Die EU duldet seit vielen Jahren Steueroasen wie Zypern. Deutsche Steuervermeider sind dort ebenso willkommen wie grenzüberschreitend tätige Holdinggesellschaften, die sich im Rest Europas jeder Solidarität entziehen. Die Mittelmeerinsel wirbt nicht nur mit der niedrigsten Körperschaftsteuer der gesamten EU – der Steuersatz liegt bei 10 Prozent, sondern verweigert sich auch Quellensteuern auf Dividenden. Wie einfach es ist, mit einer Briefkastenfirma in Nikosia den Steuerbehörden der europäischen Nachbarn zu entkommen, zeigten jüngst ZDF-Reporter. „Unternehmensberatungen“ bieten im Internet gleich das Komplett-Paket „Firmensitz auf Zypern“. Auch Rainer Brüderle könnte einmal googlen oder sich auf den Seiten des „Netzwerks Steuergerechtigkeit“ über die wahrhaft skandalösen Verhältnisse in der EU informieren – von Zypern über Malta bis Luxemburg.

Doch auch die Bundeskanzlerin tut so, als wären die zahlreichen Tricks nicht seit Jahren bekannt, mit denen Unternehmen und Besserverdienende einem funktionierenden europäischen Staatswesen das Fundament entziehen – seine Steuereinnahmen. Bei ihrem Kurzbesuch auf Zypern am Freitag verhandelte Angela Merkel nicht etwa effektive Steuerregeln. Sie sicherte ausgerechnet Zyperns Konservativen im Wahlkampf Unterstützung zu, die sich jede ausländische Kritik am zypriotischen Steuersystem verbieten. Doch das „Steuerparadies“ Zypern ist genauso eine europäische Frage wie die Krisenhilfe der EU. Merkel stellte „Solidarität“ mit Zypern in Aussicht. Warum forderte sie nicht die Solidarität Zyperns und deutscher Steuerflüchtlinge gegenüber den europäischen Bürgern ein?

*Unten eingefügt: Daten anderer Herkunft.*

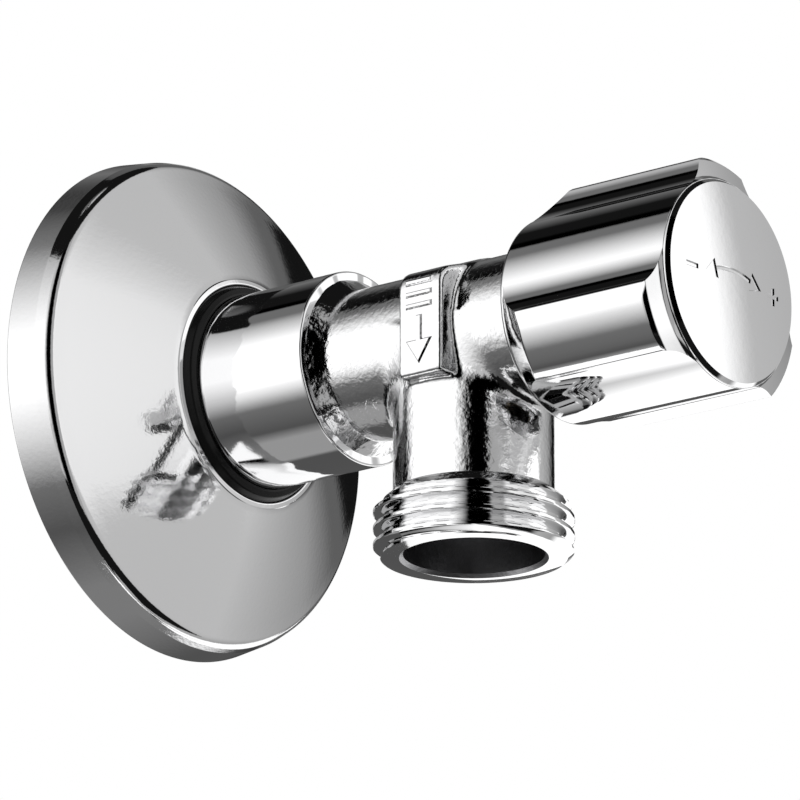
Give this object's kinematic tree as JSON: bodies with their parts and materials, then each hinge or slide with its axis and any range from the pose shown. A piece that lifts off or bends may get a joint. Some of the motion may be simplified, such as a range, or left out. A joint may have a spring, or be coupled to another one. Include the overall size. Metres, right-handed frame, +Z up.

Die deutsche Krisenpolitik zwingt EU-Länder zu harten sozialen Einschnitten. Doch das hohe Lied auf den europäischen Steuerwettbewerb mit all seinen bizarren Auswüchsen singen die meisten konservativen und liberalen Parteien in Europa unverdrossen weiter. Werden den Nehmerländern Bedingungen für EU-Hilfen diktiert, bleibt die Bundesregierung in Punkto Steuergerechtigkeit seltsam schweigsam. Von Portugal wurde die Schließung der Steueroase Madeira nicht verlangt. Griechenland darf weiter seine Reeder steuerlich pflegen. Irland offeriert sich weiter als Unternehmenssteueroase transnationaler Unternehmen. Und im Entwurf eines „Memorandum of Understanding“ Zyperns mit den internationalen Geldgebern werden zwar höhere Grundsteuern und Mehrwertsteuern verlangt, zu den Privilegien für Holdinggesellschaften und Briefkastenfirmen findet man nur Leerstellen.

Wir Grüne schlagen einen europäischen Steuerpakt vor, der mit Steueroasen mitten in der EU Schluss macht und Mindeststeuersätze für Unternehmen durchsetzt. Auch die europäische Kommission hat erste Vorschläge für Reformen gemacht. Ohne ein nachhaltiges und gerechtes Steuersystem in Europa ist keine Haftung der Gemeinschaft vermittelbar. Wer die Nachbarn um Hilfe bittet, muss dabei mit gutem Beispiel vorangehen, statt auf ebenso gemeinschaftsschädliche Steuerpolitik andernorts zu verweisen.